# Non EU member moving to Germany



## Haithamcba (3 mo ago)

Dear all members

I am planing to moving to Germany under self employed work visa 
Is any one has an idea about acceptance rate can I work as independent contractor with companies in Germany under this visa 
Any recommendations will be appreciated


----------



## *Sunshine* (Mar 13, 2016)

The probability of obtaining a self-employment permit depends on your citizenship, qualifications, and profession.


----------



## Haithamcba (3 mo ago)

*Sunshine* said:


> The probability of obtaining a self-employment permit depends on your citizenship, qualifications, and profession.


Can someone getting the permit if the profession working in Amazon as independent contractor


----------



## *Sunshine* (Mar 13, 2016)

What exactly would be doing at Amazon?


----------



## Haithamcba (3 mo ago)

*Sunshine* said:


> What exactly would be doing at Amazon?


Delivering products is this profession considered self employment and I can get visa depending on it 
Thanks for replying me


----------



## *Sunshine* (Mar 13, 2016)

Although Amazon does contract with "self-employed" drivers for delivery, they are technically _Scheinselbstständig_. In order to receive a permit to be self-employed multiple clients are needed. 

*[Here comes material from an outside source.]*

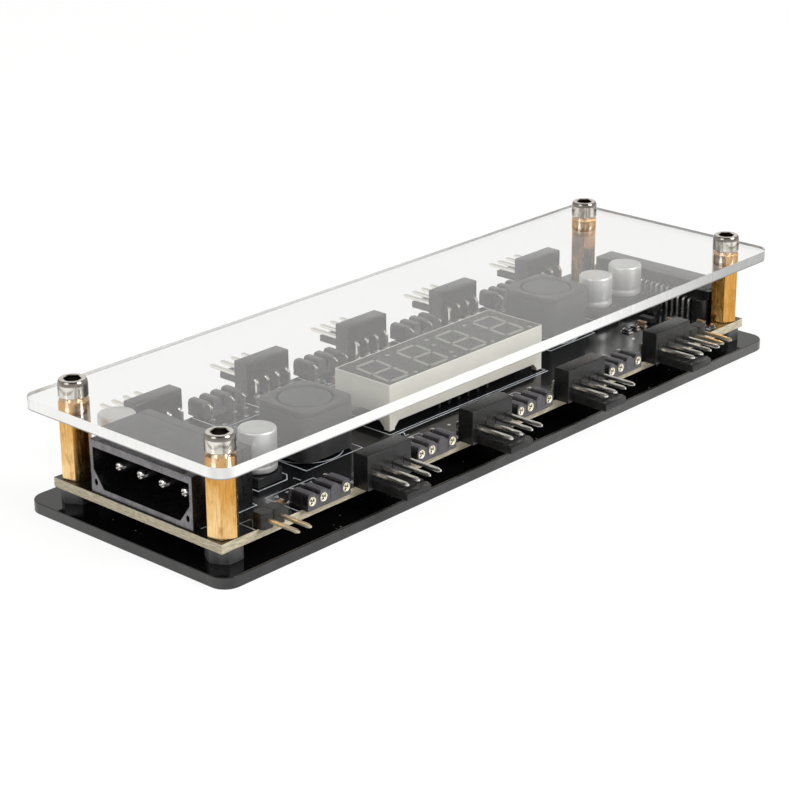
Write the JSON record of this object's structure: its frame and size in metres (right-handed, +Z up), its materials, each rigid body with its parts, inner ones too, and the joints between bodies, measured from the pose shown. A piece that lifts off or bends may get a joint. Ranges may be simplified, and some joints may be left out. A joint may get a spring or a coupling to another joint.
{
  "type": "pc fan controller hub",
  "caption": "Slim fan and light controller hub: a black circuit board ringed with pin headers and sockets, held on brass standoffs between a black base plate and a clear cover plate.",
  "frame": {"origin": "centre of the base plate's underside", "axes": "+X along the plates, from the power inlet to the drive power header; -Y towards the side with four fan headers; +Z up, from the base plate to the cover plate"},
  "size_m": [0.143, 0.0598, 0.0227],
  "materials": {
    "black_acrylic": "black acrylic sheet with a mirror-like polish",
    "clear_acrylic": "clear acrylic sheet, polished",
    "solder_mask": "glass-fibre board under a black satin solder mask",
    "brass": "drawn hexagonal brass, bright",
    "nickel": "nickel-plated steel, polished",
    "black_nylon": "black nylon, satin",
    "black_plastic": "moulded black plastic, satin",
    "tin": "tin-plated brass, bright",
    "cream_plastic": "moulded cream-white plastic",
    "grey_face": "printed grey display face, satin",
    "ferrite": "pressed dark grey ferrite, matt",
    "aluminium": "drawn aluminium can, satin"
  },
  "bodies": {
    "root": {"base_plate": "black_acrylic", "cover_plate": "clear_acrylic", "circuit_board": "solder_mask", "standoff_1": "brass", "standoff_2": "brass", "standoff_3": "brass", "standoff_4": "brass", "cover_screw_1": "nickel", "cover_screw_2": "nickel", "cover_screw_3": "nickel", "cover_screw_4": "nickel", "base_screw_1": "nickel", "base_screw_2": "nickel", "base_screw_3": "nickel", "base_screw_4": "nickel", "base_spacer_1": "black_nylon", "base_spacer_2": "black_nylon", "base_spacer_3": "black_nylon", "base_spacer_4": "black_nylon", "power_inlet": "black_plastic", "fan_header_1": "black_plastic", "fan_header_2": "black_plastic", "fan_header_3": "black_plastic", "fan_header_4": "black_plastic", "fan_header_5": "black_plastic", "fan_header_6": "black_plastic", "fan_header_7": "black_plastic", "fan_header_8": "black_plastic", "fan_header_9": "black_plastic", "light_socket_1": "black_plastic", "light_socket_2": "black_plastic", "light_socket_3": "black_plastic", "light_socket_4": "black_plastic", "light_socket_5": "black_plastic", "light_socket_6": "black_plastic", "light_socket_7": "black_plastic", "light_socket_8": "black_plastic", "small_header_1": "black_plastic", "small_header_2": "black_plastic", "controller_chip": "black_plastic", "drive_power_header": "black_plastic", "capacitor_base_1": "black_plastic", "capacitor_base_2": "black_plastic", "capacitor_base_3": "black_plastic", "capacitor_base_4": "black_plastic", "power_pin_1": "tin", "power_pin_2": "tin", "power_pin_3": "tin", "power_pin_4": "tin", "display_body": "cream_plastic", "display_face": "grey_face", "inductor_1": "ferrite", "inductor_2": "ferrite", "capacitor_can_1": "aluminium", "capacitor_can_2": "aluminium", "capacitor_can_3": "aluminium", "capacitor_can_4": "aluminium"}
  },
  "joints": []
}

Furthermore, unless you are a citizen of a privileged country, you cannot obtain a permit to move to Germany unless you have formal qualifications.


----------



## Haithamcba (3 mo ago)

*Sunshine* said:


> Although Amazon does contract with "self-employed" drivers for delivery, they are technically _Scheinselbstständig_. In order to receive a permit to be self-employed multiple clients are needed.
> 
> Furthermore, unless you are a citizen of a privileged country, you cannot obtain a permit to move to Germany unless you have formal qualifications.


Thanks sunshine for your reply but from which source you get your information you can tap to me any links
On the other side I have checked the official German immigration websites this visa not received by specific countries it can be applied even you from outside EU countries
And what do u mean about formal qualifications?


----------



## *Sunshine* (Mar 13, 2016)

I'm sorry I don't really understand your post.

The legal basis for a self-employment permit is §21 AufenthG.



§ 21 AufenthG - Einzelnorm


----------



## Haithamcba (3 mo ago)

*Sunshine* said:


> I'm sorry I don't really understand your post.
> 
> The legal basis for a self-employment permit is §21 AufenthG.
> 
> ...


Yes that is why I am telling you there I no specific countries mentioned are prohibited
And the idea should be viable 
there is an economic interest or a regional need,
2.
the activity can be expected to have a positive impact on the economy and
3.
the financing of the implementation is secured by equity or by a loan commitment

So Is my plan can be evaluated under this requirements and successfully be approved?


----------



## Harry Moles (11 mo ago)

You are proposing to apply for a visa to move to Germany as a self-employed Amazon driver?

The good news is, it won't cost you that much to apply at a consulate or embassy if it's close to where you live. It would cost you a lot more if you flew to Germany, applied there, then had to leave again within 90 days when the authorities refused to grant you a residence permit.


----------



## *Sunshine* (Mar 13, 2016)

Haithamcba said:


> So Is my plan can be evaluated under this requirements and successfully be approved?


No.

I think you should read the rest of that paragraph. 



> Die Beurteilung der Voraussetzungen nach Satz 1 richtet sich insbesondere nach der Tragfähigkeit der zu Grunde liegenden Geschäftsidee, den unternehmerischen Erfahrungen des Ausländers, der Höhe des Kapitaleinsatzes, den Auswirkungen auf die Beschäftigungs- und Ausbildungssituation und dem Beitrag für Innovation und Forschung. Bei der Prüfung sind die für den Ort der geplanten Tätigkeit fachkundigen Körperschaften, die zuständigen Gewerbebehörden, die öffentlich-rechtlichen Berufsvertretungen und die für die Berufszulassung zuständigen Behörden zu beteiligen.


----------



## Haithamcba (3 mo ago)

Harry Moles said:


> You are proposing to apply for a visa to move to Germany as a self-employed Amazon driver?
> 
> The good news is, it won't cost you that much to apply at a consulate or embassy if it's close to where you live. It would cost you a lot more if you flew to Germany, applied there, then had to leave again within 90 days when the authorities refused to grant you a residence permit.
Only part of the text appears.